Anne-Marie BORDES
Ancienne journaliste à Sud Ouest
PAROLE AU JOURNALISTE

Sanfermines et symbolique

Anne-Marie Bordes a été journaliste à Sud-OUest. © DR
Anne-Marie Bordes a été journaliste à Sud-OUest. © DR

Epais sourcils, grands yeux ronds… San Fermin est donc cette figure religieuse, enveloppée d’une cape rouge brodée et rebrodée, coiffée de sa mitre, vénérée par ces innombrables Navarrais qu’il bénit de sa main droite. La gauche, elle, tient une crosse d’argent, son bâton de berger. Le saint quitte la chapelle San Lorenzo, pour se rendre à la cathédrale, chaque 7 juillet que Dieu fait dans sa ville d’Iruñea. Des dizaines de milliers d’yeux le cherchent dans une procession aussi solennelle qu’hétéroclite : Géants, Grosses Têtes, confrérie de la Passion, danseurs, txistulariak, chapitre de la cathédrale et archevêque, conseil municipal tiré à quatre épingles (frac et haut de forme pour les conseillers, costumes de la vallée de Roncal pour les conseillères), garde municipale... La Pamplonesa, harmonie municipale centenaire, clôt la marche.
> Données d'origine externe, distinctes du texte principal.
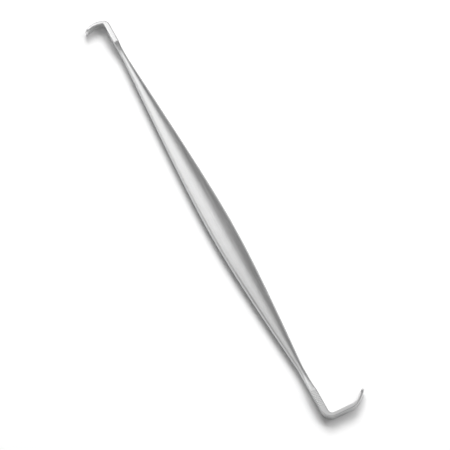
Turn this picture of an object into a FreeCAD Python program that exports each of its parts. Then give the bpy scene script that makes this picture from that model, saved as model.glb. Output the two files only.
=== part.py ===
import FreeCAD, Part
import math
import os
from collections import namedtuple

# A double-ended hand retractor, forged and ground from one bar of stainless steel.
# The handle lies along X and the two blades turn off it to opposite sides, so that
# the tool is a long Z in plan. It lies on one pair of its ground sides, at Z = 0.
# All lengths are in millimetres and all angles in degrees.

# Whole tool
overall_length = 150.0
blade_width = 5.0
edge_break = 0.3

# Handle: an oval spindle, fullest a little nearer to the deep blade
belly_width = 8.0
belly_depth = 4.4
belly_offset = 3.4
neck_depth = 3.0
corner_share = 0.52
crown_angle = 24.0
neck_ease_share = 0.02

# Shallow end: a short blade that is curved over its whole length above a short root
shallow_reach = 8.1
shallow_neck_width = 1.65
shallow_blade_thickness = 1.05
shallow_lip_thickness = 0.95
shallow_lip_length = 0.5
shallow_root_length = 0.3
shallow_lean_angle = 18.0
shallow_curl_angle = 42.0
shallow_bend_inside = 0.6
shallow_bend_outside = 2.0
shallow_flat_length = 8.8
shallow_flare_length = 4.6
shallow_neck_length = 0.6
shallow_roundness_share = 0.3

# Deep end: a long straight blade with a lip turned in at its tip
deep_reach = 15.5
deep_neck_width = 2.0
deep_blade_thickness = 1.4
deep_lip_thickness = 0.95
deep_lip_length = 4.1
deep_lean_angle = 3.1
deep_curl_angle = 42.0
deep_curl_radius = 4.8
deep_bend_inside = 1.3
deep_bend_outside = 3.5
deep_flat_length = 10.9
deep_flare_length = 5.8
deep_neck_length = 2.4
deep_roundness_share = 0.5

# Rounding of the blade tips, seen along the tool
tip_radius = 2.0

# How finely the handle's law of form is sampled for its lofts
taper_sections = 9
flare_steps = 5


def curl_that_fills(reach, neck_width, bend_inside, root_length, thickness, lip_length,
                    lean, curl):
    """Radius at which a blade's curl takes up all the reach that its root and lip leave."""
    lean = math.radians(lean)
    tip_turn = math.radians(curl) - lean
    half_bend = math.radians(45) - lean / 2
    root_height = (bend_inside * math.tan(half_bend) + root_length) * math.cos(lean)
    left_over = (reach - neck_width - root_height + thickness * math.sin(lean)
                 - lip_length * math.cos(tip_turn))
    return left_over / (math.sin(lean) + math.sin(tip_turn))


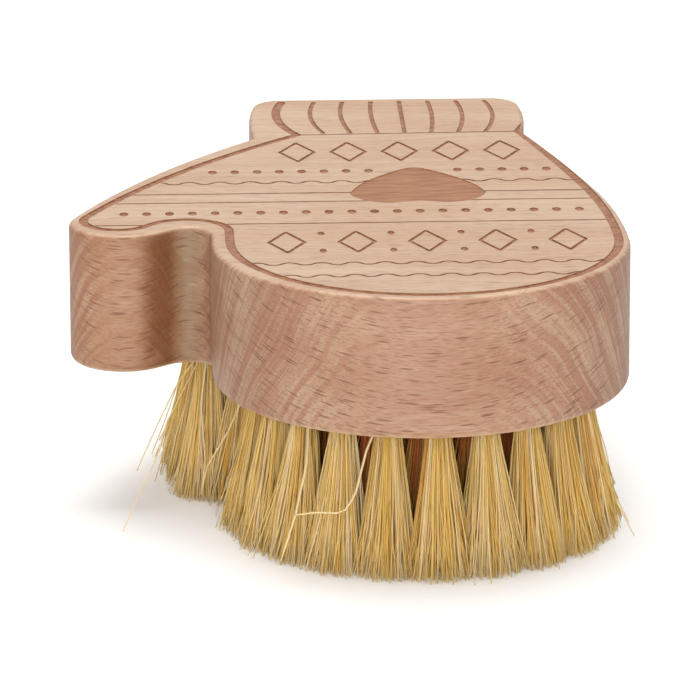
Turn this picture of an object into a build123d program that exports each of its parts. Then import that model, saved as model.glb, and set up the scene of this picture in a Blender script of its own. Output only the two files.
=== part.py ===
# Palm brush: a mitten-shaped block of beech that the hand holds from above, with an
# engraved knitting pattern on its top and bundles of plant fibre set in its underside.
# Millimetres, +Z up. The brush stands on its bristle tips. The origin lies on that plane,
# under the middle of the block: +Y runs from the palm to the cuff, and the thumb is at -X.
from build123d import *
from math import acos, ceil, cos, degrees, floor, radians, sin
import os

# Block
block_length = 120.0
block_thickness = 22.5
bristle_length = 23.5
top_edge_radius = 0.9
under_edge_radius = 1.5

# Outline of the block
palm_radius = 32.6
thumb_radius = 8.5
thumb_rise = 12.5            # centre of the thumb's tip above the centre of the palm's arc
crotch_radius = 3.6          # rounded bottom of the gap between thumb and palm
crotch_angle = 36.0          # fall of the line from the thumb's centre to the gap's centre
crotch_slack_share = 1.03    # distance of those centres, as a share of the two radii
slope_angle = 67.5           # direction of the wrist's slope where it leaves the thumb
wrist_width = 44.3
wrist_offset = -2.25         # middle of the wrist, from the palm's middle
wrist_slant = 3.0            # left corner of the wrist, below its right corner
cuff_lean = 0.9              # left end of the cuff, further in than its left corner
cuff_length = 21.6           # along its right side
cuff_bulge = 1.0
cuff_corner_radius = 4.8
wrist_radius = 2.0           # hollow corner between the cuff and the palm
side_bend_rise_share = 0.475
side_bend_inset_share = 0.28

# Engraved drawing: a second mitten, set a little to the right on the block
groove_depth = 0.18
heart_depth = 0.12
outline_stroke = 1.45
rib_stroke = 0.75
diamond_stroke = 0.6
line_stroke = 0.5
drawn_thumb_shift_x = -0.7
drawn_thumb_shift_y = 0.6
drawn_thumb_radius = 5.5
drawn_crotch_radius = 6.8
drawn_crotch_angle = 32.6
drawn_crotch_slack_share = 1.01
drawn_palm_radius = 30.25
drawn_palm_shift_y = -0.2
drawn_slope_angle = 65.0
drawn_wrist_inset_left = 7.1
drawn_wrist_inset_right = 0.6
drawn_wrist_rise = 1.2       # left end of the line under the cuff, above the block's corner
drawn_cuff_bulge = 3.0
drawn_cuff_lean = 2.0        # how far the left line of the cuff ends out from where it starts
drawn_cuff_slant = 5.8       # the same for the right line, which runs off the cuff's edge

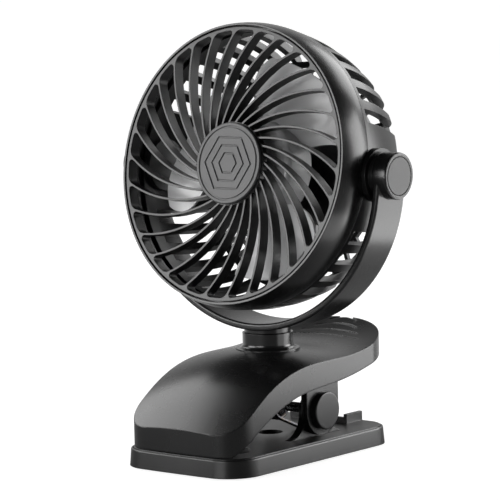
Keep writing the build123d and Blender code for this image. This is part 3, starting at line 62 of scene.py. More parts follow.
@dataclass(frozen=True)
class FanLayout:
    """Places of the main axes, in millimetres in the model's frame."""

    swivel_y: float = 4.2
    pivot_z: float = 139.1
    head_tilt: float = 11.2
    hinge_y: float = 9.2
    hinge_z: float = 22.5

    def head_frame(self, forward: float) -> Matrix:
        """Frame across the fan's axis.

        Args:
            forward: distance along the fan's axis from the tilt axis, in millimetres.

        Returns:
            A matrix whose Z runs out of the grille and whose X is the tilt axis.
        """
        tilt = math.radians(self.head_tilt)
        out = Vector((0.0, -math.cos(tilt), math.sin(tilt)))
        right = Vector((1.0, 0.0, 0.0))
        up = out.cross(right)
        place = Matrix((right, up, out)).transposed().to_4x4()
        origin = Vector((0.0, self.swivel_y, self.pivot_z)) + out * forward
        return Matrix.Translation(origin * MM) @ place


LAYOUT = FanLayout()


class Body(Enum):
    """Bodies of the model that the scene's own pieces ride on."""

    BASE = "base"
    UPPER_JAW = "upper_jaw"
    HEAD = "fan_head"


# ---------------------------------------------------------------- node groups


class Graph:
    """Adds and joins shader nodes in one tree."""

    def __init__(self, tree: bpy.types.NodeTree) -> None:
        """Keep the tree that nodes are added to."""
        self.tree = tree

    def add(self, kind: str, inputs: dict | None = None, **settings: object) -> bpy.types.Node:
        """Add a node.

        Args:
            kind: Blender's name of the node type.
            inputs: values or output sockets, by input name or index.
            settings: attributes set on the node first.

        Returns:
            The new node.
        """
        node = self.tree.nodes.new(kind)
        for name, value in settings.items():
            setattr(node, name, value)
        for name, value in (inputs or {}).items():
            if isinstance(value, bpy.types.NodeSocket):
                self.join(value, node.inputs[name])
            else:
                node.inputs[name].default_value = value
        return node

    def join(self, source: bpy.types.NodeSocket, sink: bpy.types.NodeSocket) -> None:
        """Link an output socket to an input socket."""
        self.tree.links.new(source, sink)

    def math(
        self, operation: str, first: object, second: object, clamp: bool = False
    ) -> bpy.types.NodeSocket:
        """Result of a Math node on two values or sockets."""
        node = self.add("ShaderNodeMath", {0: first, 1: second}, operation=operation, use_clamp=clamp)
        return node.outputs[0]

    def ramp(
        self, value: bpy.types.NodeSocket, low: float, high: float, to_low: float = 0.0, to_high: float = 1.0
    ) -> bpy.types.NodeSocket:
        """Smooth step of a value from low..high to to_low..to_high."""
        node = self.add(
            "ShaderNodeMapRange",
            {"Value": value, "From Min": low, "From Max": high, "To Min": to_low, "To Max": to_high},
            interpolation_type="SMOOTHSTEP",
        )
        return node.outputs["Result"]

    def mix(self, factor: object, first: object, second: object) -> bpy.types.NodeSocket:
        """Colour mixed from the first to the second by a factor."""
        node = self.add("ShaderNodeMix", {"Factor": factor, 6: first, 7: second}, data_type="RGBA")
        return node.outputs[2]

    def noise(
        self, coordinates: bpy.types.NodeSocket, scale: object, detail: float = 2.0, roughness: float = 0.5
    ) -> bpy.types.NodeSocket:
        """Noise between 0 and 1 at a scale."""
        node = self.add(
            "ShaderNodeTexNoise",
            {"Vector": coordinates, "Scale": scale, "Detail": detail, "Roughness": roughness},
        )
        return node.outputs[0]

    def object_place(self) -> bpy.types.NodeSocket:
        """Coordinates in the object's own frame, in metres."""
        return self.add("ShaderNodeTexCoord").outputs["Object"]

    def background_rays(self) -> bpy.types.NodeSocket:
        """1 for rays from the camera or through glass, which see the white surroundings."""
        path = self.add("ShaderNodeLightPath")
        return self.math("MAXIMUM", path.outputs["Is Camera Ray"], path.outputs["Is Transmission Ray"])


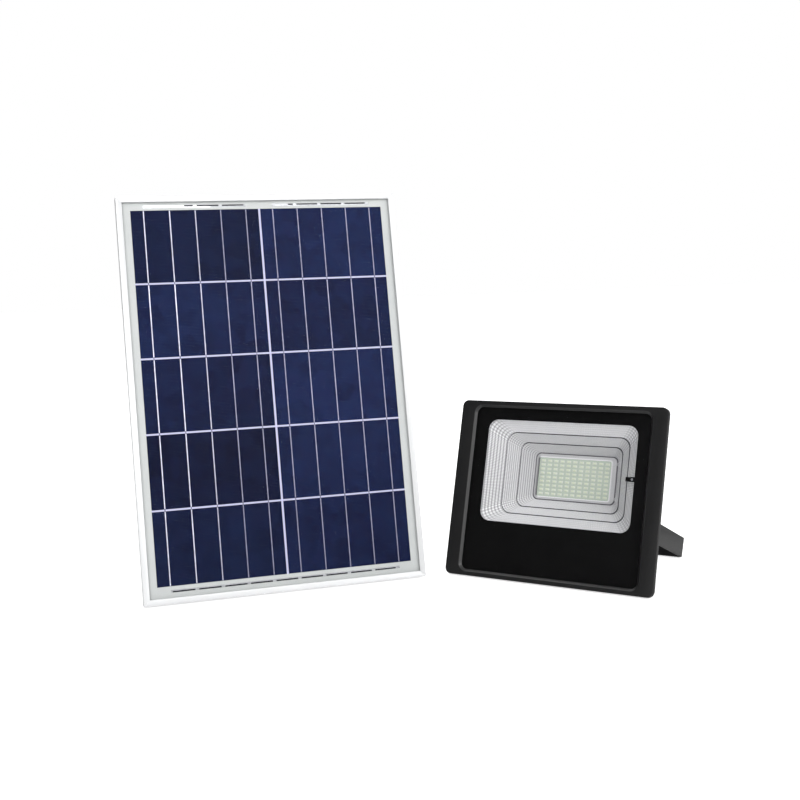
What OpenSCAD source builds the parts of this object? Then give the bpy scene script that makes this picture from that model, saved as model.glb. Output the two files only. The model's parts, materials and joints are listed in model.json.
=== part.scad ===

Rituel imparable ! C’est bien pour San Fermin (sans oublier la fête profane !) que la chorale basque Anaiki de Paris se fait un devoir de faire le voyage chaque été. Son “momentico” ? En fin de matinée, peu après la première jota dédiée au saint du haut d’un balcon, au 47 de la rue San Anton. Anaiki (et partie du groupe Bihotzez de Guéthary), se sont postés à l’angle des rues Zapateria et Pozoblanco, en plein Casco Viejo. Les chants s’élèvent. Voilà enfin, qu’imperturbable, le saint se profile, suivi des officiels dont les choristes veulent attirer l’attention.

Ces quatre dernières années (2015-2019), le maire d’Iruñea Joseba Asiron (abertzale de gauche, EH Bildu) qui en appelle volontiers au respect mutuel, les saluait contrairement à la pratique de ses prédécesseurs, d’un grand sourire et d’un geste amical. Rien de tel cette année, son successeur Enrique Maya (Union Del Pueblo Navarro, issu de la coalition de droite Navarra +), est passé sans rien voir. A vrai dire, le chef de chœur, Jean-Marie Guezala, fidèle aux Sanfermines depuis ses 18 ans, n’en n’attendait pas davantage : “Anaiki, dit-il, dédie depuis longtemps ses chants à l’euskera et aux euskaltzale dans cette procession où ne prime que l’espagnol. J’aimerais bien que nous soyons beaucoup plus nombreux ici même. Qui veut, vient nous retrouver et chante en basque avec nous !”

Les improvisations d’Anaiki se poursuivent dans les parages. Autre station sous le porche de l’église San Cernin, où le nouveau maire est chahuté par des opposants… “Détails !”, dira-t-on. Infimes sans doute. Mais symptomatiques des difficultés dans lesquelles se débat la Navarre, plus que divisée après les élections municipales et forales du 26 mai dernier, soldées par la revanche de la droite (vaincue quatre ans plus tôt) sur l’opposition abertzale (coalition Geroa Bai) et parti socialiste. Le 6 juillet déjà, lors du Txupinazo, l’ikurriña pourtant présent ces dernières années, a été banni du balcon de l’Hôtel de ville où l’opposition avait sa place. Deux policiers municipaux ont fait usage de la force. Au vu de tous.

Parenthèse apolitique que la San Fermin universelle ? Pas vraiment. La symbolique du drapeau basque y demeure très lourde. Le concept clivant de “mémoire historique” étant ce qu’il est dans l’ancien Royaume, la “convivance” réelle et profonde entre Navarrais n’est pas pour demain.